A Secret Garden...? You had one. I did too. We all did.
But somehow, with on-set adulthood, we lost it. This is how it is with
very serious 21stC rational adults. And yet, somewhere the fragrance of
our childhood's Secret Garden still giggles in our thoughts.
Far
too many of us permit those gardens to languish in the mists of ignored
memories. Others, like me, recall them with a furious affection. Not
embarrassed by them so much as enthused. After all, that Garden was most
likely the most rapturous hideaway we shall ever know. May I share
excerpts from a colleague [Emily Fox Gordon] whose furious affections
help reassure me I do not giggle alone:
"The happiness of
childhood is existential. Not psychological. Adults forget that,
probably because of envy....As a small child I was wildly,
unconditionally happy. By that I don't mean I was 'well adjusted;' I
mean that all my receptors were attuned to the world...I was happy
because I felt myself to be safe and free, but also because I managed to
maintain three happy, if unsubstantiated and mutually contradictory,
beliefs...I believed in fairies, in God, and in history....What I feel
when I summon up those images is my aboriginal happiness, magically
retrieved....It's true my happiness was founded on a childish
misunderstanding of reality. Nevertheless, I was happy, and my happiness
was real. Only in stories can conflict and sadness be recorded, but
when I was small, my life had not yet become a story. It was not made of
incidents, susceptible of being linked into a continuing narrative.

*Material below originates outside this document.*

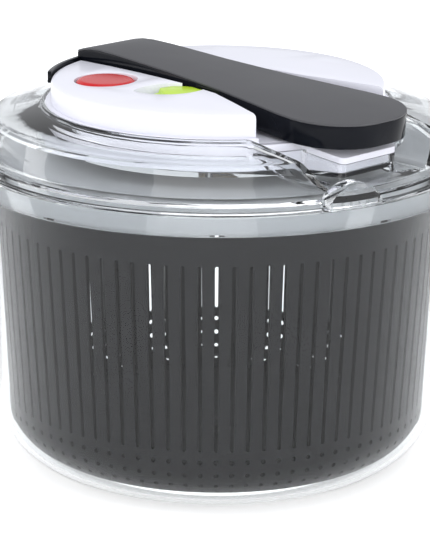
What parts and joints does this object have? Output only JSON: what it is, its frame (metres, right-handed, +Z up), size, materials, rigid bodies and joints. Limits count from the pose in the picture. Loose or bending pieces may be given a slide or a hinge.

Instead, life was simply a succession of moments of radiant
apprehension...Where I grew up is still in my mind, absolutely intact
and eerily accessible. But only to me. The purer the happiness, the less
communicable it is....Now as an adult, the story I tell over and over
is the one everyone has learned for themselves -- the story about how
happiness is lost."
I wish I had written that. But no matter.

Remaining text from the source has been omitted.